Anyone who has spent time around young people lately knows that electronic cigarettes and other “vapor” devices are all the rage among the younger crowd. However, a Cleveland, Ohio law may soon be passed that will put a damper on the smoking fun, at least for people under the age of 21.
The law proposes that Cleveland residents must be 21 or over to purchase cigarettes, tobacco, or any other smoking devices, even those that do not contain tobacco or nicotine. It was passed by the City Council and according to those who proposed it, the goal is not to discourage smoking of all types among teenagers and young adults.
In the hopes of even further discouraging smoking, the City Council also passed a resolution that’s practically unheard of in the United States thus far, but which many are speculating may cause other cities and states to follow suit. The resolution proposes that the City not hire any smokers by the year 2017. The resolution, which is quite controversial, was sponsored by Councilman Joe Cimperman, who firmly believes that laws like this one could put an end to smoking altogether.
However, not everyone is in agreeance with Cimperman. At least two council members voted against both of the legislations and feel that they would criminalize the act of smoking and would be unfair to the black community. The black community, according to studies, is more likely to smoke than the white community, especially in youth, and the council members feel that more black youth would thus be stopped and potentially endangered just for the simple act of smoking a cigarette.
Nevertheless, the law is now in place that vendors cannot sell tobacco products to anyone under the age of 21. If they’re caught, they could face jail time and a $250 fine, and that’s just for a first offense. Punishments would get more and more strict with subsequent offenses.

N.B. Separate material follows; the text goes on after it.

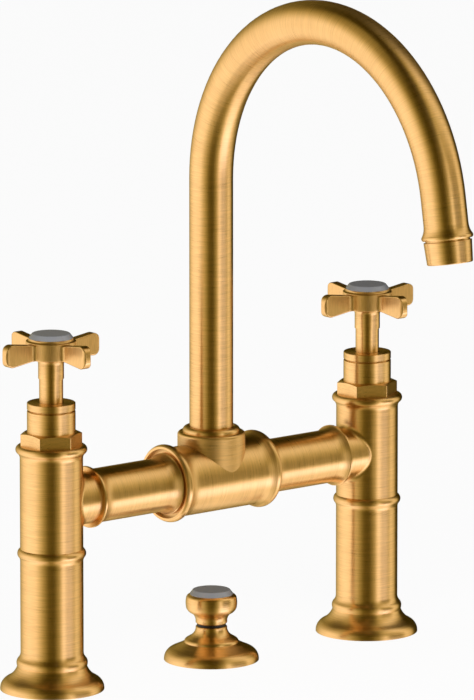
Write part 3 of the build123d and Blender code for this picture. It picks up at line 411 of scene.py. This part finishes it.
# The floor looks white to the camera and still takes a faint shadow. The metal mirrors the studio's table instead.
bpy.ops.mesh.primitive_circle_add(vertices=FLOOR_SIDES, radius=FLOOR_RADIUS, fill_type="NGON", location=(0, 0, 0))
floor = bpy.context.object
floor.name = "floor"
floor_material, floor_tree = new_material("pale_floor")
ray = add(floor_tree, "LightPath")
matt = add(floor_tree, "BsdfDiffuse", {"Color": linear(FLOOR_WHITE)})[0]
glow = add(floor_tree, "Emission", {"Color": WHITE, "Strength": 1.0})[0]
seen = add(floor_tree, "Math", {0: ray["Is Camera Ray"], 1: FLOOR_GLOW}, operation="MULTIPLY")[0]
surface = add(floor_tree, "MixShader", {0: seen, 1: matt, 2: glow})[0]
add(floor_tree, "OutputMaterial", {"Surface": surface})
floor.data.materials.append(floor_material)
floor.visible_glossy = False


def studio_in_metal(tree):
    """The colour that the metal mirrors from each direction: the bands of the studio, one above another."""
    direction = add(tree, "TexCoord")["Generated"]
    parts = add(tree, "SeparateXYZ", {0: direction})
    elevation = add(tree, "Math", {0: parts["Z"]}, operation="ARCSINE")[0]
    to_camera = (-math.sin(VIEW_AZIMUTH), -math.cos(VIEW_AZIMUTH), 0.0)
    to_right = (math.cos(VIEW_AZIMUTH), -math.sin(VIEW_AZIMUTH), 0.0)
    ahead = add(tree, "VectorMath", {0: direction, 1: to_camera}, operation="DOT_PRODUCT")["Value"]
    beside = add(tree, "VectorMath", {0: direction, 1: to_right}, operation="DOT_PRODUCT")["Value"]
    azimuth = add(tree, "Math", {0: beside, 1: ahead}, operation="ARCTAN2")[0]
    turn_round = add(tree, "MapRange", {0: azimuth, 1: -math.pi, 2: math.pi, 3: 0.0, 4: 1.0})[0]

    def panorama(places):
        """One band's light right round the object."""
        band = add(tree, "ValToRGB", {0: turn_round})[0]
        elements = band.node.color_ramp.elements
        while len(elements) < len(places):
            elements.new(0.5)
        for element, (degrees, grey) in zip(elements, places):
            element.position = (degrees + 180) / 360
            element.color = (grey, grey, grey, 1.0)
        return band

    studio = panorama(TABLE)
    for places, start, end in BANDS_ABOVE_TABLE:
        share = add(
            tree,
            "MapRange",
            {0: elevation, 1: math.radians(start), 2: math.radians(end), 3: 0.0, 4: 1.0},
            interpolation_type="SMOOTHSTEP",
        )[0]
        studio = add(tree, "MixRGB", {0: share, 1: studio, 2: panorama(places)})[0]
    red = add(tree, "SeparateXYZ", {0: studio})["X"]
    green = add(tree, "Math", {0: red, 1: GREEN_FALL}, operation="POWER")[0]
    green = add(tree, "Math", {0: green, 1: GREEN_SHARE}, operation="MULTIPLY")[0]
    blue = add(tree, "Math", {0: red, 1: BLUE_FALL}, operation="POWER")[0]
    return add(tree, "CombineColor", {0: red, 1: green, 2: blue})[0]


# The world is a plain white light, a white background to the camera, and the studio where the metal mirrors it.
world = bpy.data.worlds.new("studio")
scene.world = world
world.use_nodes = True
# The world isn't sampled as a lamp, so each ray meets the part of it that is made for that kind of ray.
world.cycles.sampling_method = "NONE"
world_tree = world.node_tree
world_tree.nodes.clear()
mirrored = studio_in_metal(world_tree)
ray = add(world_tree, "LightPath")
plain_light = add(world_tree, "Background", {"Color": WHITE, "Strength": PLAIN_LIGHT})[0]
seen_in_metal = add(world_tree, "Background", {"Color": mirrored, "Strength": STUDIO_STRENGTH})[0]
white = add(world_tree, "Background", {"Color": WHITE, "Strength": 1.0})[0]
surface = add(world_tree, "MixShader", {0: ray["Is Glossy Ray"], 1: plain_light, 2: seen_in_metal})[0]
surface = add(world_tree, "MixShader", {0: ray["Is Camera Ray"], 1: surface, 2: white})[0]
add(world_tree, "OutputWorld", {"Surface": surface})

# The camera aims a little beside the middle of the part, for the photograph's framing.
right = Vector((math.cos(VIEW_AZIMUTH), -math.sin(VIEW_AZIMUTH), 0.0))
up = Vector((
    math.sin(VIEW_AZIMUTH) * math.sin(VIEW_ELEVATION),
    math.cos(VIEW_AZIMUTH) * math.sin(VIEW_ELEVATION),
    math.cos(VIEW_ELEVATION),
))
towards_camera = right.cross(up)
target = Vector((0.0, 0.0, VIEW_HEIGHT)) + right * SHIFT_RIGHT + up * SHIFT_UP
camera_data = bpy.data.cameras.new("camera")
camera_data.sensor_width = LONG_SIDE_SENSOR
camera_data.lens = LENS
camera_data.clip_end = VIEW_REACH
camera = bpy.data.objects.new("camera", camera_data)
scene.collection.objects.link(camera)
turn = Matrix((right, up, towards_camera)).transposed()
camera.matrix_world = Matrix.Translation(target + towards_camera * VIEW_DISTANCE) @ turn.to_4x4()
scene.camera = camera

# One soft lamp above the line of sight lights the porcelain and the floor. It doesn't show in the metal.
lamp_data = bpy.data.lights.new("front_lamp", "AREA")
lamp_data.shape = "RECTANGLE"
lamp_data.size = LAMP_WIDTH
lamp_data.size_y = LAMP_HEIGHT
lamp_data.energy = LAMP_WATTS
lamp = bpy.data.objects.new("front_lamp", lamp_data)
scene.collection.objects.link(lamp)
place = target + towards_camera * LAMP_AHEAD + Vector((0, 0, LAMP_RAISED))
lamp.matrix_world = Matrix.Translation(place) @ (place - target).to_track_quat("Z", "Y").to_matrix().to_4x4()
lamp.visible_glossy = False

Regardless of the heated feelings surrounding these laws, the fact remains that cigarette smoking and general tobacco use is still a major thing with teens and young adults, and that these laws, if passed, could help to stop them from damaging their health so early in life and from forming potentially lifelong addictions.
Furthermore, many young people are under the impression that vaping or using e-cigarettes is somehow safer than smoking regular tobacco, but the jury is still out on that one. Since these products are relatively new inventions, extensive research has not yet been conducted on the effects of long-term use of said products. However, most health care professionals believe that these products are just as dangerous, if not more dangerous, than standard tobacco products.
Some council members are asking that, if all of the laws go into effect, if the health department, rather than the police, could be responsible for enforcing them, but really, everything is still up for debate right now, and as is the case with the effects of e-cigarettes, only time will really tell what will come of it all.